If a cut is made to the interest rates, South Africa will be following in the footsteps of Nigeria’s apex bank which also reduced it’s rates recently.
The Central Bank of Nigeria (CBN) had announced a 50 basis points rate cut during the end of the year’s first quarter.
According to Godwin Emefiele, the CBN governor, the decision was taken to boost growth in the real sector of Nigeria’s economy.
Giving reasons for a possible rate cut in South Africa, Razia Khan, chief economist for Africa and Middle East at Standard Chartered Bank, said “Conditions in South Africa have been shifting in favour of a rate cut for some time.”
South Africa’s private sector has been shedding jobs recently, including in the interest-rate-sensitive banking industry, where banks have already cut or announced plans to cut staffing.

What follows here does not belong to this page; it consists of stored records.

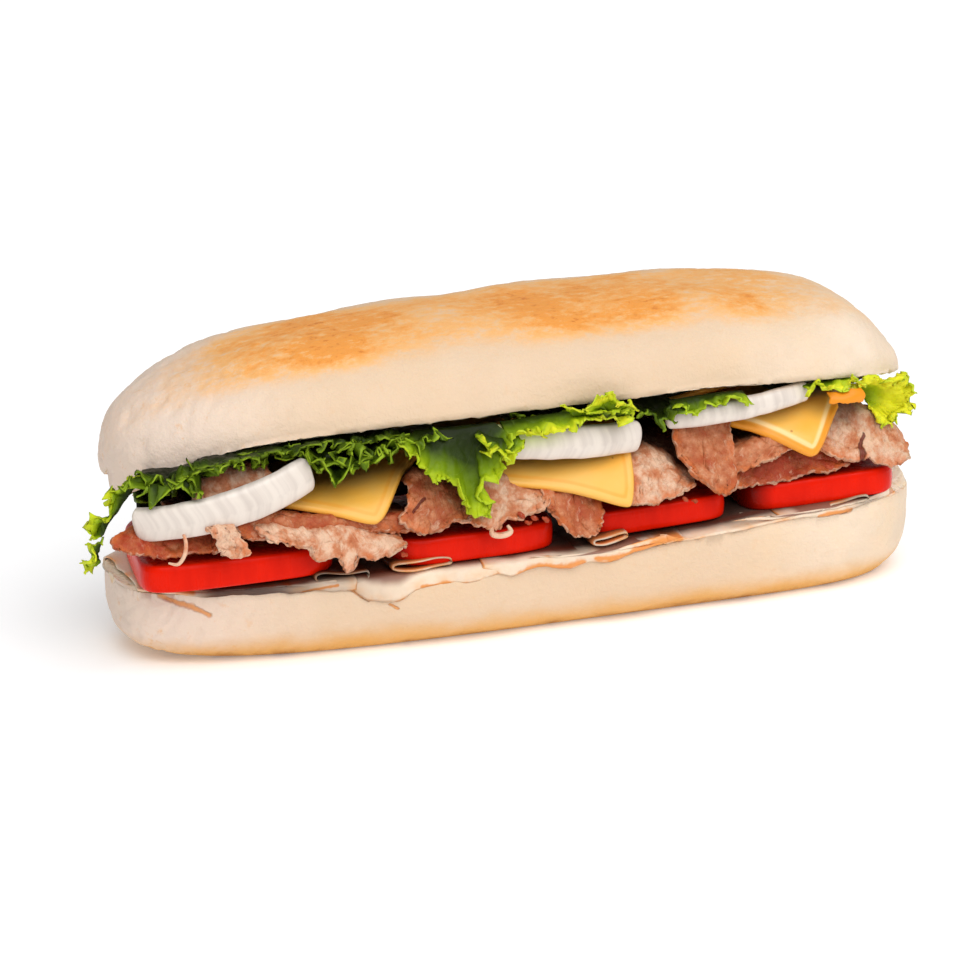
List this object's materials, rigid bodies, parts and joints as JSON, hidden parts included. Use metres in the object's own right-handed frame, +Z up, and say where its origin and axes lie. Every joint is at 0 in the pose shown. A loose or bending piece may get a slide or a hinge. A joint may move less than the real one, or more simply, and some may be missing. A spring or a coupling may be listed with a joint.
{
  "type": "submarine sandwich",
  "caption": "Long soft bread roll cut lengthwise and filled with sliced turkey, tomato, roast pork, cheese, onion and frilly lettuce.",
  "frame": {"origin": "middle of the base of the bounding box, on the flat underside of the roll", "axes": "+X along the roll towards the end that stands fuller of filling, +Y towards the back (the open, served side faces -Y), +Z up"},
  "size_m": [0.2546, 0.0956, 0.0951],
  "materials": {
    "crust": "matte",
    "turkey": "satin",
    "tomato": "gloss",
    "roast_pork": "satin",
    "cheese": "satin",
    "onion": "gloss",
    "lettuce": "satin"
  },
  "bodies": {
    "root": {"heel": "crust", "crown": "crust", "turkey_slice_1": "turkey", "turkey_slice_2": "turkey", "turkey_slice_3": "turkey", "turkey_slice_4": "turkey", "tomato_slice_1": "tomato", "tomato_slice_2": "tomato", "tomato_slice_3": "tomato", "tomato_slice_4": "tomato", "pork_slice_1": "roast_pork", "pork_slice_2": "roast_pork", "pork_slice_3": "roast_pork", "pork_slice_4": "roast_pork", "pork_slice_5": "roast_pork", "pork_slice_6": "roast_pork", "pork_slice_7": "roast_pork", "pork_slice_8": "roast_pork", "pork_slice_9": "roast_pork", "pork_slice_10": "roast_pork", "pork_slice_11": "roast_pork", "pork_slice_12": "roast_pork", "pork_slice_13": "roast_pork", "cheese_slice_1": "cheese", "cheese_slice_2": "cheese", "cheese_slice_3": "cheese", "cheese_slice_4": "cheese", "cheese_slice_5": "cheese", "onion_arc_1": "onion", "onion_arc_2": "onion", "onion_arc_3": "onion", "onion_arc_4": "onion", "lettuce_leaf_1": "lettuce", "lettuce_leaf_2": "lettuce", "lettuce_leaf_3": "lettuce", "lettuce_leaf_4": "lettuce", "lettuce_leaf_5": "lettuce"}
  },
  "joints": []
}
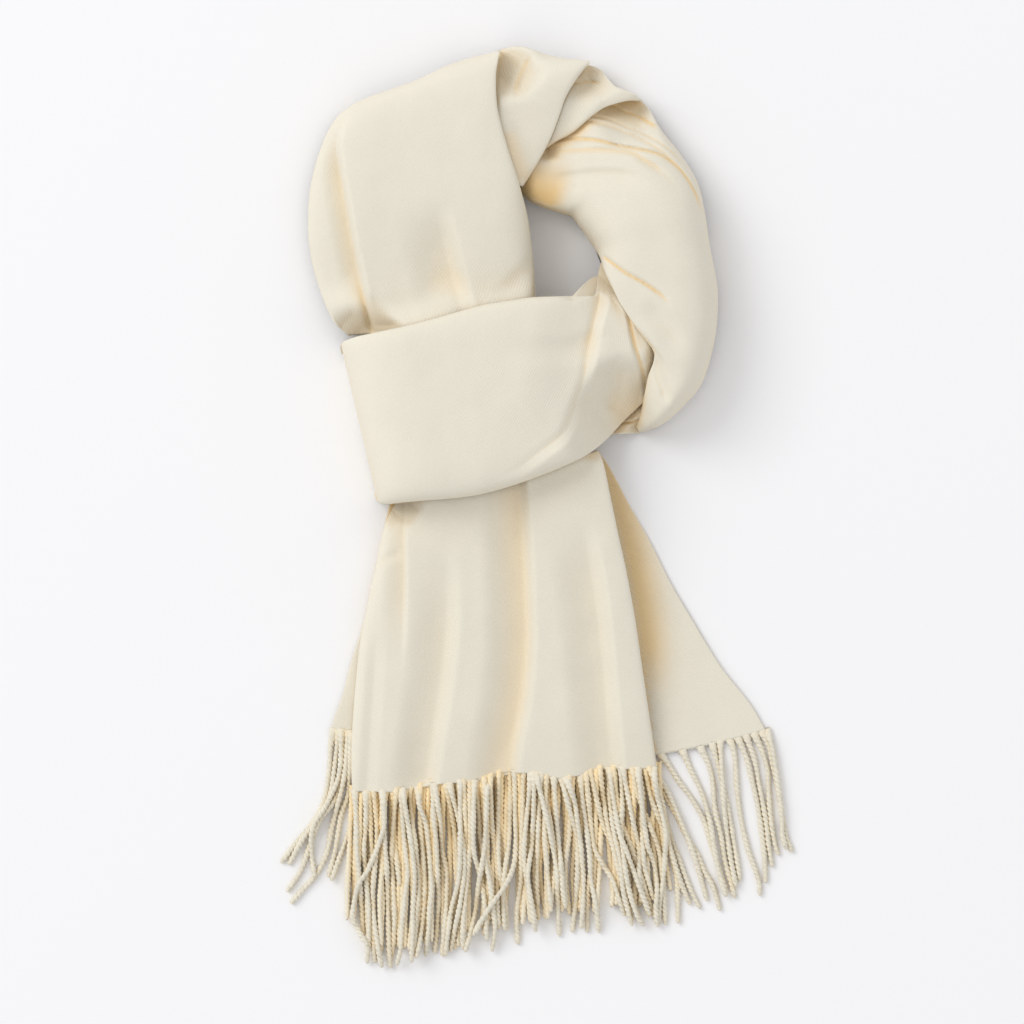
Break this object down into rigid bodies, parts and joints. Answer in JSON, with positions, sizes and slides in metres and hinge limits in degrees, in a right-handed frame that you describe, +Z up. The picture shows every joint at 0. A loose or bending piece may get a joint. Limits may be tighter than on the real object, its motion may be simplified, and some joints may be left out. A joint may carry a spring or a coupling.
{
  "type": "scarf",
  "caption": "Cream twill scarf with twisted fringe, doubled and pulled through its own loop, lying flat with a neck opening.",
  "frame": {"origin": "on the surface the scarf lies on, under the middle of its whole outline", "axes": "+X to the right as seen from above, +Y from the fringed tails towards the neck loop's far end, +Z up from the surface"},
  "size_m": [0.3223, 0.5803, 0.0615],
  "materials": {
    "cream_twill": "brushed wool twill",
    "shaded_twill": "brushed wool twill, inner layers",
    "cream_yarn": "two-ply twisted yarn"
  },
  "bodies": {
    "root": {"left_outer": "cream_twill", "left_panel": "cream_twill", "crown_fold": "cream_twill", "crown_turn": "cream_twill", "shoulder_outer": "cream_twill", "shoulder_inner": "cream_twill", "right_bundle": "cream_twill", "right_end": "cream_twill", "inner_strand": "cream_twill", "band": "cream_twill", "loop_peek": "cream_twill", "front_tail": "cream_twill", "back_tail": "cream_twill", "left_layers": "shaded_twill", "crown_layers": "shaded_twill", "right_layers": "shaded_twill", "knot_layers": "shaded_twill", "tail_layers": "shaded_twill", "front_fringe": "cream_yarn", "under_fringe": "cream_yarn", "back_fringe_left": "cream_yarn", "back_fringe_right": "cream_yarn"}
  },
  "joints": []
}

Khan who predicted a 50 basis point cut next week said the daily drip-feed of retrenchment headlines should, in theory, make little difference to the South African Reserve Bank because it is the economic outlook that matters to it.
“The reality, however, is that it does impact psychology and people expect – especially with inflation well-behaved – that the SARB should be in a position to react to their perception that the economy is weak,” Khan said.
Inflation in South Africa is expected to average 4.5 percent this year, according to economists. This places the expectation at the centre of the apex bank’s 3 percent to 6 percent target range.